Repeat the full listing, word for word.
━━━ DATA ━━━
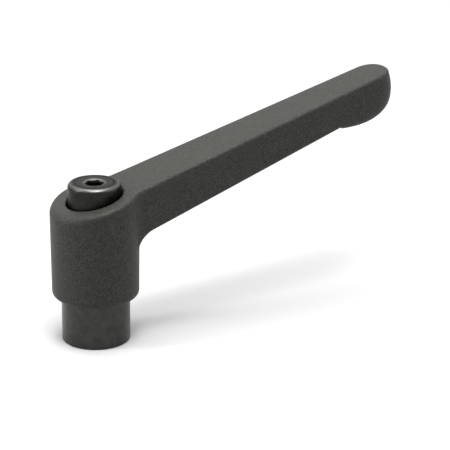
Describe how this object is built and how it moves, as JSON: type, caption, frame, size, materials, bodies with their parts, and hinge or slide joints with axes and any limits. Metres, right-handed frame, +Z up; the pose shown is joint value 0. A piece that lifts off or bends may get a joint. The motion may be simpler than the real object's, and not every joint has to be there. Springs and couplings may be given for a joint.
{
  "type": "adjustable clamping lever",
  "caption": "Clamping lever with a round hub, a rising tapered arm with a thickened rounded end, a toothed steel insert with a stud thread, and a spring-loaded retaining screw.",
  "frame": {"origin": "centre of the insert's bottom face, at the mouth of the stud thread", "axes": "+Z up the clamping axis from the clamped face to the screw head, +X along the arm, +Y completes a right-handed frame"},
  "size_m": [0.1153, 0.0256, 0.0678],
  "materials": {
    "handle_coating": "fine textured dark grey powder coat on die-cast zinc",
    "insert_steel": "blackened turned steel, satin",
    "screw_steel": "blackened steel with a bright worn bevel",
    "spring_wire": "drawn spring wire"
  },
  "bodies": {
    "insert": {"insert": "insert_steel", "retaining_screw": "screw_steel"},
    "spring": {"spring": "spring_wire"},
    "handle": {"handle": "handle_coating"}
  },
  "joints": [
    {"name": "swivel", "type": "hinge", "parent": "insert", "child": "spring", "pos_m": [0, 0, 0.03], "axis": [0, 0, 1], "continuous": true},
    {"name": "lift", "type": "slide", "parent": "spring", "child": "handle", "axis": [0, 0, 1], "range_m": [0, 0.0054], "stiffness_N_per_m": 1200, "springref_m": -0.005, "deforming": ["spring"]}
  ]
}
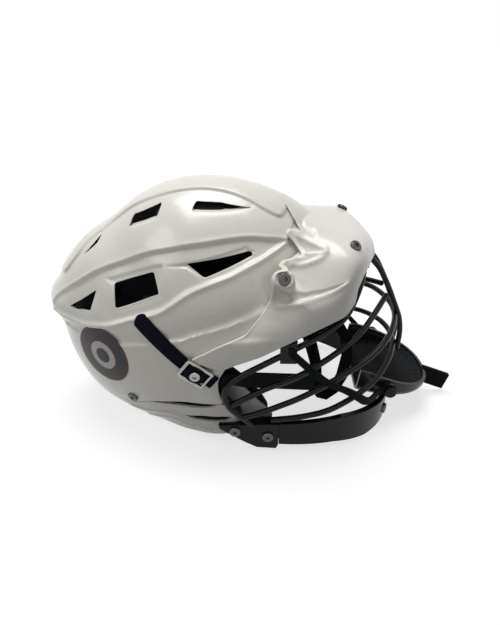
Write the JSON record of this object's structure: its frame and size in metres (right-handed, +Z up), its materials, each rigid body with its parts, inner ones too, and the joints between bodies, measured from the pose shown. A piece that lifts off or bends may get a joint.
━━━
- _EXERCISE RESULT_
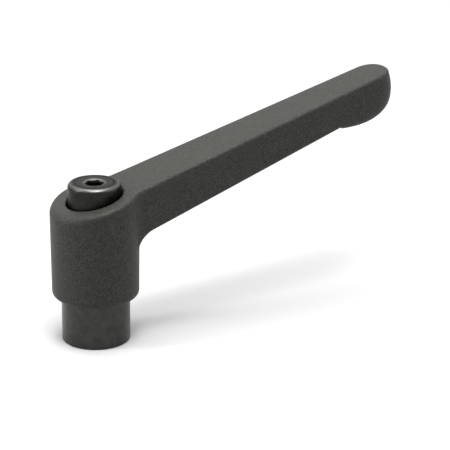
Describe how this object is built and how it moves, as JSON: type, caption, frame, size, materials, bodies with their parts, and hinge or slide joints with axes and any limits. Metres, right-handed frame, +Z up; the pose shown is joint value 0. A piece that lifts off or bends may get a joint. The motion may be simpler than the real object's, and not every joint has to be there. Springs and couplings may be given for a joint.
{
  "type": "adjustable clamping lever",
  "caption": "Clamping lever with a round hub, a rising tapered arm with a thickened rounded end, a toothed steel insert with a stud thread, and a spring-loaded retaining screw.",
  "frame": {"origin": "centre of the insert's bottom face, at the mouth of the stud thread", "axes": "+Z up the clamping axis from the clamped face to the screw head, +X along the arm, +Y completes a right-handed frame"},
  "size_m": [0.1153, 0.0256, 0.0678],
  "materials": {
    "handle_coating": "fine textured dark grey powder coat on die-cast zinc",
    "insert_steel": "blackened turned steel, satin",
    "screw_steel": "blackened steel with a bright worn bevel",
    "spring_wire": "drawn spring wire"
  },
  "bodies": {
    "insert": {"insert": "insert_steel", "retaining_screw": "screw_steel"},
    "spring": {"spring": "spring_wire"},
    "handle": {"handle": "handle_coating"}
  },
  "joints": [
    {"name": "swivel", "type": "hinge", "parent": "insert", "child": "spring", "pos_m": [0, 0, 0.03], "axis": [0, 0, 1], "continuous": true},
    {"name": "lift", "type": "slide", "parent": "spring", "child": "handle", "axis": [0, 0, 1], "range_m": [0, 0.0054], "stiffness_N_per_m": 1200, "springref_m": -0.005, "deforming": ["spring"]}
  ]
}
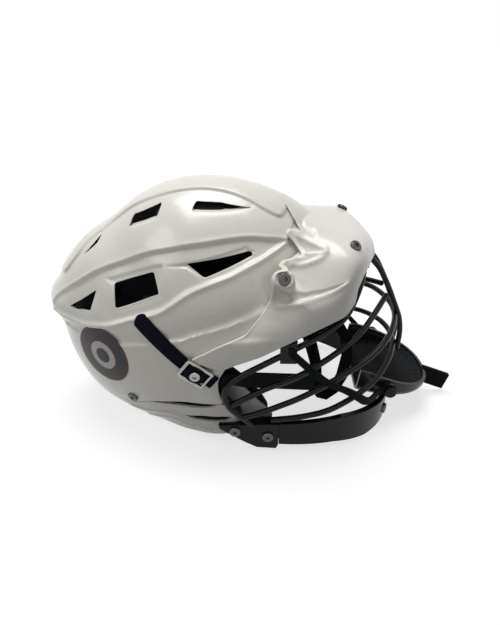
Write the JSON record of this object's structure: its frame and size in metres (right-handed, +Z up), its materials, each rigid body with its parts, inner ones too, and the joints between bodies, measured from the pose shown. A piece that lifts off or bends may get a joint.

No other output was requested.